> COLLECTED DATA:

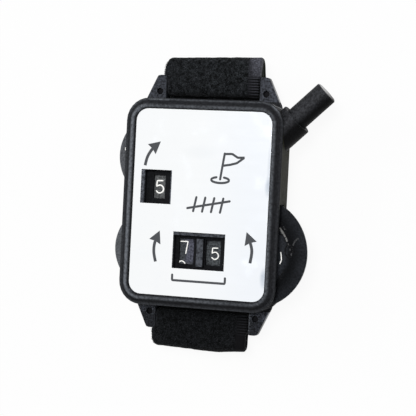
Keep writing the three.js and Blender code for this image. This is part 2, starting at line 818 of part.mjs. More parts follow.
// The cam on the units wheel: its one notch lets the tens pawl drop in when a nine is shown
function carryCam(wheel) {
  const notchAngle = rodAngle + Math.PI / 2 - (carryDigit - shownUnits) * stepAngle;
  const notch = atAngle(wheel, camRadius, notchAngle);
  const body = drum(camRadius, pusherLow, pusherTop, wheel.x, wheel.y, roundSides);
  return cut(
    body, drum(camNotchRadius, pusherLow - overrun, pusherTop + overrun, notch.x, notch.y),
    squareHub(wheel.x, wheel.y, hubSide + 2 * fitGap, pusherLow - overrun, pusherTop + overrun),
  );
}

const axlePin = ({ x, y }) => drum(axleRadius, axleLow, axleTop, x, y);

// Fasteners and bars
function caseScrew([x, y]) {
  const headTop = caseBack + screwHeadHeight;
  const body = drum(screwHeadRadius, caseBack + fitGap, headTop, x, y)
    .add(drum(screwShankRadius, headTop - fitGap, lugTop - screwTipDrop, x, y));
  const half = [crossLength / 2, crossWidth / 2];
  const crossTop = caseBack + fitGap + crossDepth;
  return cut(
    body,
    block(x - half[0], x + half[0], y - half[1], y + half[1], caseBack - overrun, crossTop),
    block(x - half[1], x + half[1], y - half[0], y + half[0], caseBack - overrun, crossTop),
  );
}

function strapBar(side) {
  const geometry = new THREE.CylinderGeometry(barRadius, barRadius, 2 * barHalfLength, smallSides);
  geometry.rotateZ(Math.PI / 2);
  geometry.translate(0, side * barY, splitHeight);
  return geometry;
}

// Strap: the centre line of its folds, seen from the side as [Y, height, corner radius]
function foldCorners(side, pastBar, tailHeight, slopeStart) {
  const reach = barY + pastBar;
  const foldY = reach - strapThickness / 2;
  const foldHigh = frontRunHeight - foldRunDrop;
  const foldLow = foldHigh - 2 * foldRadius;
  const underBar = splitHeight - barRadius - layerGap - strapThickness / 2;
  const slotY = caseHalfY + slotMiddle;
  return [
    [side * (barY - slopeStart), tailHeight, slopeRadius],
    [side * (barY + barRadius), underBar, slopeRadius],
    [side * (reach - foldRunLength), foldLow, slopeRadius],
    [side * foldY, foldLow, foldRadius],
    [side * foldY, foldHigh, foldRadius],
    [side * (reach - foldRunLength), foldHigh, slopeRadius],
    [side * slotY, frontRunHeight, crestRadius],
    [side * slotY, innerRunHeight, riseRadius],
  ];
}

function strapRoute() {
  return roundRoute([
    [-upperTailReach, upperTailHeight, 0],
    ...foldCorners(1, topFoldPastBar, upperTailHeight, upperSlopeStart),
    ...foldCorners(-1, bottomFoldPastBar, lowerTailHeight, lowerSlopeStart).reverse(),
    [lowerTailReach, lowerTailHeight, 0],
  ]);
}

// Moves a side view drawn in Y and height to its place, with the given width along X
function fromSideView(shape, width) {
  const geometry = new THREE.ExtrudeGeometry(shape, { depth: width, bevelEnabled: false });
  geometry.translate(0, 0, -width / 2);
  geometry.rotateY(Math.PI / 2);
  geometry.rotateX(Math.PI / 2);
  return geometry;
}

const strapBand = () => fromSideView(bandShape(strapRoute(), strapThickness), strapWidth);

function hookPatch() {
  const end = lowerTailReach - patchEndInset;
  const shape = rectangle(end - patchLength, end, patchLow, patchLow + patchThickness);
  return fromSideView(shape, strapWidth - 2 * patchMargin);
}

// Push rod and sleeve
function plunger() {
  const profile = [
    [0, rodInnerEnd], [rodRadius - rodChamfer, rodInnerEnd], [rodRadius, rodInnerEnd + rodChamfer],
    [rodRadius, rodTip - rodChamfer], [rodRadius - rodChamfer, rodTip], [0, rodTip],
  ].map(([out, place]) => new THREE.Vector2(out, place));
  const turned = new THREE.LatheGeometry(profile, roundSides);
  turned.rotateZ(-Math.PI / 2);
  turned.translate(0, 0, rodHeight);
  const flatTop = pusherTop + fitGap;
  const flatEnd = pusherEnd + fitGap;
  const flat = new THREE.BoxGeometry(
    flatEnd - rodInnerEnd + overrun, 2 * rodRadius + overrun, flatTop - pusherLow + overrun,
  );
  flat.translate((flatEnd + rodInnerEnd - overrun) / 2, 0, (flatTop + pusherLow - overrun) / 2);
  const spigot = springDrum(spigotRadius, rodInnerEnd - spigotLength, rodInnerEnd + overrun);
  const body = cut(fromRodFrame(turned), fromRodFrame(flat)).add(fromRodFrame(spigot));
  const pegs = pegPlaces.map((place) => (
    rodUpright(pegRadius, place, 0, pusherLow + fitGap, flatTop + fitGap)
  ));
  return join(body, ...pegs);
}

// An upright round form at a place given in the push rod's frame
function rodUpright(radius, along, across, low, high) {
  const geometry = new THREE.CylinderGeometry(radius, radius, high - low, smallSides);
  geometry.rotateX(Math.PI / 2);
  geometry.translate(along, across, (low + high) / 2);
  return fromRodFrame(geometry);
}

function plungerSleeve() {
  const bore = rodRadius + sleeveBoreGap;
  const profile = [
    [bore, sleeveSeat + fitGap], [sleeveRadius, sleeveSeat + fitGap],
    [sleeveRadius, sleeveFace - sleeveLip], [sleeveRadius - sleeveLip, sleeveFace],
    [bore + sleeveLip, sleeveFace], [bore, sleeveFace - sleeveLip], [bore, sleeveSeat + fitGap],
  ].map(([out, place]) => new THREE.Vector2(out, place));
  const geometry = new THREE.LatheGeometry(profile, roundSides);
  geometry.rotateZ(-Math.PI / 2);
  geometry.translate(0, 0, rodHeight);
  return fromRodFrame(geometry);
}

// The plate under the rod that carries the pawls, outlined in the push rod's frame
function pusherPlate() {
  const armEnd = pusherStart + pusherArmWidth;
  const wing = pusherEnd - pusherWingLength;
  const shape = new THREE.Shape([
    [pusherStart, pusherUnitsReach], [armEnd, pusherUnitsReach], [armEnd, -pusherSpineHalfWidth],
    [wing, -pusherSpineHalfWidth], [wing, -pusherWingHalfWidth], [pusherEnd, -pusherWingHalfWidth],
    [pusherEnd, pusherWingHalfWidth], [wing, pusherWingHalfWidth], [wing, pusherSpineHalfWidth],
    [armEnd, pusherSpineHalfWidth], [armEnd, pusherHoleReach], [pusherStart, pusherHoleReach],
  ].map(([along, across]) => new THREE.Vector2(along, across)));
  const body = fromRodFrame(slabGeometry(shape, pusherLow, pusherTop));
  const low = pusherLow - overrun;
  const high = pusherTop + overrun;
  const pegHoles = pegPlaces.map((place) => rodUpright(pegRadius + fitGap, place, 0, low, high));
  const rivetHoles = wheelSet.map((wheel) => (
    rodUpright(rivetRadius + fitGap, pawlPivotPlace, pawlPivotAcross(wheel), low, high)
  ));
  return cut(body, ...pegHoles, ...rivetHoles);
}

// A pawl, drawn in the push rod's frame: a bar from its rivet to a beak at the ratchet's teeth
function pawlBody(wheel) {
  const { beak } = wheel;
  const tip = pawlTipAt(wheel);
  const pivot = pawlPivotAcross(wheel);
  const shape = new THREE.Shape([
    [tip.x, tip.y], [tip.x, tip.y - beak * pawlTipWidth],
    [pawlPivotPlace, pivot - beak * pawlWidth / 2], [pawlPivotPlace, pivot + beak * pawlWidth / 2],
    [tip.x + pawlBeakLength, tip.y - beak * pawlBeakRise], [tip.x + pawlEdge, tip.y],
  ].map(([along, across]) => new THREE.Vector2(along, across)));
  const bar = fromRodFrame(slabGeometry(shape, pawlLow, pawlTop));
  return bar.add(rodUpright(pawlBossRadius, pawlPivotPlace, pivot, pawlLow, pawlTop));
}

const pawlHole = (wheel) => rodUpright(
  rivetRadius + fitGap, pawlPivotPlace, pawlPivotAcross(wheel), pawlLow - overrun, pawlTop + overrun,
);

const pawl = (wheel) => cut(pawlBody(wheel), pawlHole(wheel));

// Where the tens pawl's follower rests against the carry cam's rim
function followerPlace() {
  const center = inRodFrame(unitsWheel);
  return center.add(new THREE.Vector2(0, camRadius + runGap + followerRadius));
}

// The tens pawl has an ear that carries the follower pin
function tensPawl() {
  const follower = followerPlace();
  const left = follower.x - followerEarHalfWidth;
  const right = follower.x + followerEarHalfWidth;
  const outline = rectangle(left, right, follower.y, pawlPivotAcross(tensWheel));
  const ear = fromRodFrame(slabGeometry(outline, pawlLow, pawlTop));
  const round = rodUpright(followerEarHalfWidth, follower.x, follower.y, pawlLow, pawlTop);
  const hole = rodUpright(
    followerShankRadius + fitGap, follower.x, follower.y, pawlLow - overrun, pawlTop + overrun,
  );
  return cut(join(pawlBody(tensWheel), ear, round), pawlHole(tensWheel), hole);
}

function followerPin() {
  const { x, y } = followerPlace();
  const foot = rodUpright(followerRadius, x, y, pusherLow + fitGap, pusherTop);
  return foot.add(rodUpright(followerShankRadius, x, y, pusherTop - fitGap, pawlTop));
}

function pawlRivet(wheel) {
  const across = pawlPivotAcross(wheel);
  const headTop = pusherLow - fitGap;
  const head = rodUpright(rivetHeadRadius, pawlPivotPlace, across, headTop - rivetHeadHeight, headTop);
  return head.add(rodUpright(rivetRadius, pawlPivotPlace, across, headTop - fitGap, pawlTop));
}

// Return spring of the push rod
class SpringLine extends THREE.Curve {
  getPoint(share, target = new THREE.Vector3()) {
    const start = abutmentPlace + fitGap + springWire / 2;
    const end = rodInnerEnd - fitGap - springWire / 2;
    const eased = share - springEase * Math.sin(2 * Math.PI * share) / (2 * Math.PI);
    const angle = 2 * Math.PI * springTurns * share;
    const across = springRadius * Math.cos(angle);
    const up = springRadius * Math.sin(angle);
    return target.set(start + (end - start) * eased, across, springAxis + up);
  }
}

function returnSpring() {
  const ring = new THREE.Shape();
  ring.absarc(0, 0, springWire / 2, 0, 2 * Math.PI);
  const section = new THREE.Shape(ring.getSpacedPoints(springWireSides).slice(0, springWireSides));
  const geometry = new THREE.ExtrudeGeometry(section, {
    extrudePath: new SpringLine(), steps: springTurns * springSteps, bevelEnabled: false,
  });
  return fromRodFrame(geometry);
}

function wheelPieces() {
  return wheelSet.flatMap((wheel) => [
    piece(`${wheel.name}_wheel`, darkPlastic(), wheelDisc(wheel)),
    piece(`${wheel.name}_ratchet`, darkPlastic(), ratchetWheel(wheel)),
    piece(`${wheel.name}_axle`, steel(), axlePin(wheel)),
    piece(`${wheel.name}_click_spring`, steel(), clickSpring(wheel)),
    piece(`${wheel.name}_pawl`, steel(), wheel === tensWheel ? tensPawl() : pawl(wheel)),
    piece(`${wheel.name}_pawl_rivet`, brass(), pawlRivet(wheel)),
  ]);
}

const counter = new THREE.Group();
counter.name = 'stroke_counter';
counter.add(
  piece('front_case', casePlastic(), frontCase()),
  piece('face_plate', mirrorSheet(), facePlate()),
  piece('back_cover', casePlastic(), backCover()),
  piece('plunger_sleeve', darkPlastic(), plungerSleeve()),
  ...wheelPieces(),
  piece('units_carry_cam', darkPlastic(), carryCam(unitsWheel)),
  piece('carry_follower_pin', steel(), followerPin()),
  piece('plunger', darkPlastic(), plunger()),
  piece('pusher_plate', steel(), pusherPlate()),
  piece('return_spring', steel(), returnSpring()),
  ...screwPlaces.map((place, index) => piece(`case_screw_${index + 1}`, steel(), caseScrew(place))),
  piece('strap_bar_top', steel(), strapBar(1)),
  piece('strap_bar_bottom', steel(), strapBar(-1)),
  piece('strap_band', tape(), strapBand()),
  piece('hook_patch', tape(), hookPatch()),
);

export default counter;
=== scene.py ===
"""A stroke counter with thumb-turned figure wheels, lying face up on its folded strap."""
import math
import random

import bpy
from mathutils import Matrix, Vector, noise


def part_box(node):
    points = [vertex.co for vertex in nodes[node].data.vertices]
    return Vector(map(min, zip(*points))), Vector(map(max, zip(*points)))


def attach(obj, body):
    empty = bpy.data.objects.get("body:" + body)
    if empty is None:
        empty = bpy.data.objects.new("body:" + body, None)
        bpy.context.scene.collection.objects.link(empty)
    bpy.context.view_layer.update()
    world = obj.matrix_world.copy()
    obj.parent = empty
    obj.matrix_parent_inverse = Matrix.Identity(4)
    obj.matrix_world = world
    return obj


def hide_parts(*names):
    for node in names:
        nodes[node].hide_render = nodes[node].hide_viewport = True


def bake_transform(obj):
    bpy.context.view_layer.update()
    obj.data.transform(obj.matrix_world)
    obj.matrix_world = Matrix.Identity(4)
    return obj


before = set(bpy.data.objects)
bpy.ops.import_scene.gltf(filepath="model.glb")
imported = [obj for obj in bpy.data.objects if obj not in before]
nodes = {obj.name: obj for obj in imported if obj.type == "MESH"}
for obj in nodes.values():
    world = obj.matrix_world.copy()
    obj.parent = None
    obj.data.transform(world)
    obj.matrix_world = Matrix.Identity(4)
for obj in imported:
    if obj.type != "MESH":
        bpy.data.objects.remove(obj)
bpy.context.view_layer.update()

MM = 0.001
IMAGE_SIZE = 416

# Sizes in millimetres, as in the solids; the rod's end lies ROD_TIP along ROD_AHEAD
PLATE_TOP = 16.7
PLATE_HALF_X = 18.2
PLATE_HALF_Y = 24.1
PLATE_ROUND = 3.2
ROD_TIP = 42.91
ROD_AHEAD = (0.7254, 0.6884)
WHEEL_TOP = 13.0
HOLE_WHEEL = (-12.0, 11.8)
TENS_WHEEL = (-12.85, -12.4)
UNITS_WHEEL = (13.5, -11.75)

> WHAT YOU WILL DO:
Begin at the line that has "const counter = new THREE.Group();"; stop after the line that has "in imported if". Copy every line in that span exactly.

> WRITTEN REPLY:
const counter = new THREE.Group();
counter.name = 'stroke_counter';
counter.add(
  piece('front_case', casePlastic(), frontCase()),
  piece('face_plate', mirrorSheet(), facePlate()),
  piece('back_cover', casePlastic(), backCover()),
  piece('plunger_sleeve', darkPlastic(), plungerSleeve()),
  ...wheelPieces(),
  piece('units_carry_cam', darkPlastic(), carryCam(unitsWheel)),
  piece('carry_follower_pin', steel(), followerPin()),
  piece('plunger', darkPlastic(), plunger()),
  piece('pusher_plate', steel(), pusherPlate()),
  piece('return_spring', steel(), returnSpring()),
  ...screwPlaces.map((place, index) => piece(`case_screw_${index + 1}`, steel(), caseScrew(place))),
  piece('strap_bar_top', steel(), strapBar(1)),
  piece('strap_bar_bottom', steel(), strapBar(-1)),
  piece('strap_band', tape(), strapBand()),
  piece('hook_patch', tape(), hookPatch()),
);

export default counter;
=== scene.py ===
"""A stroke counter with thumb-turned figure wheels, lying face up on its folded strap."""
import math
import random

import bpy
from mathutils import Matrix, Vector, noise


def part_box(node):
    points = [vertex.co for vertex in nodes[node].data.vertices]
    return Vector(map(min, zip(*points))), Vector(map(max, zip(*points)))


def attach(obj, body):
    empty = bpy.data.objects.get("body:" + body)
    if empty is None:
        empty = bpy.data.objects.new("body:" + body, None)
        bpy.context.scene.collection.objects.link(empty)
    bpy.context.view_layer.update()
    world = obj.matrix_world.copy()
    obj.parent = empty
    obj.matrix_parent_inverse = Matrix.Identity(4)
    obj.matrix_world = world
    return obj


def hide_parts(*names):
    for node in names:
        nodes[node].hide_render = nodes[node].hide_viewport = True


def bake_transform(obj):
    bpy.context.view_layer.update()
    obj.data.transform(obj.matrix_world)
    obj.matrix_world = Matrix.Identity(4)
    return obj


before = set(bpy.data.objects)
bpy.ops.import_scene.gltf(filepath="model.glb")
imported = [obj for obj in bpy.data.objects if obj not in before]
nodes = {obj.name: obj for obj in imported if obj.type == "MESH"}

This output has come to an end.